Saturday, May 23, 2009

Torture: yes we can.

In the second Godfather movie there's a scene in which Tom Hagen asks Michael: why do this; you've won; do you have to wipe everybody out?  Michael responds: I don't feel I have to wipe everybody out, just my enemies.
Barack Obama seems to agree with Michael.  Obama just does it in such a nice way.  Obama and his Democratic party have won, both the presidency and control of Congress as exemplified by the continuously embarrassing speakership of Nancy Pelosi in the House.  Pelosi continues to insist that she is the only House member briefed on torture policy by the CIA during the Bush administration who was not told that it was happening.  Pelosi's problem is that she has been insulated far too long in a weird congressional district that is geographically and socially apart from most of the rest of America.
Why do the Democrats insist on speaking in public about the prisoner and torture policy of Bush and Cheney after those two have left power?  It's clear that Obama has no real plan for dealing with the war prisoners (I deliberately avoided the more specific phrase prisoners of war) who have been kept at the U.S. military base at Guantanamo Bay, Cuba.
More alarmingly Obama appears to be well defined by the Republican campaign phrase "dangerously naive".  Nancy Pelosi is all that and delusional.  Even Obama's Secretary of State, Hillary Clinton, implied this during the primary.
Especially irritating is the insinuation that Obama and those who agree with him are morally superior to those of us who are honest enough to admit that we understand the sad reality forced on us by the terrorist attacks of September 11, 2001.  There really is such a thing as evil and it cannot be fought exclusively by platitudes mistaken for our ideals.
Of course we oppose torture.  We want our own prisoners of war to be treated according to the Geneva Conventions that the United States signed.  The terrorists did not sign those or any agreements to behave in a civilized manner even in war.  Most of us were embarrassed and concerned for members of the U.S. military when the prisoner abuses in Iraq came to light.  We immediately thought of Senator John McCain who had been tortured as a prisoner in North Viet Nam forty years ago.  We were concerned also because it seemed low level and pointless, torture just to torture.  Americans oppose that.
However, we are realistic and any rational person can define circumstances in which torture would be used, not by sadistic criminals, but by reluctant citizens doing their duty to protect and defend the American people.  To deny this is dishonest.  Here are two examples.
1. Ticking time bomb.  This has been presented by many others yet Obama and others continue to consider it an unrealistic example.  It is a situation that calls for strict code of conduct to get information in an emergency to save lives.  Suppose we capture Osama bin Laden and he tells us that his terrorists will begin a series of attacks on American civilians starting at noon the next day.  Would President Obama authorize torture to make him divulge the information that could prevent those attacks?  If this were all known and being covered by the media, would instant polls show that an overwhelming majority of Americans  approve torture in this specific case, not to punish bin Laden, but to get information that would save lives?  How intense would the pressure be for President Obama to torture bin Laden after the first attack occured?  After the second?  The third?

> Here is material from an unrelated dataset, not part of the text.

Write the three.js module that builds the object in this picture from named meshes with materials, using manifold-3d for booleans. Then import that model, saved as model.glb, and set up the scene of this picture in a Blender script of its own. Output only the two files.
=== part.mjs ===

2. Sasha, Obama's younger daughter, is kidnapped by four people, one of whom is captured.  The world wide web soon begins to show a live web cam with the president's daughter and statements that body parts of the little girl would be cut off starting in one hour.  Sasha is pleading: Daddy, please save me.  How long would it take for Obama himself to torture the captured kidnapper to get the information to save Sasha?
Of course we have ideals.  But we also deal with real world problems.  Some of those problems cause conflict between our ideals and our actions.  We can try to define circumstances when our ideals must be compromised, to limit the digression as best we can.  Denying this dilemma does not help.  It just makes for a more difficult time when the situation arises.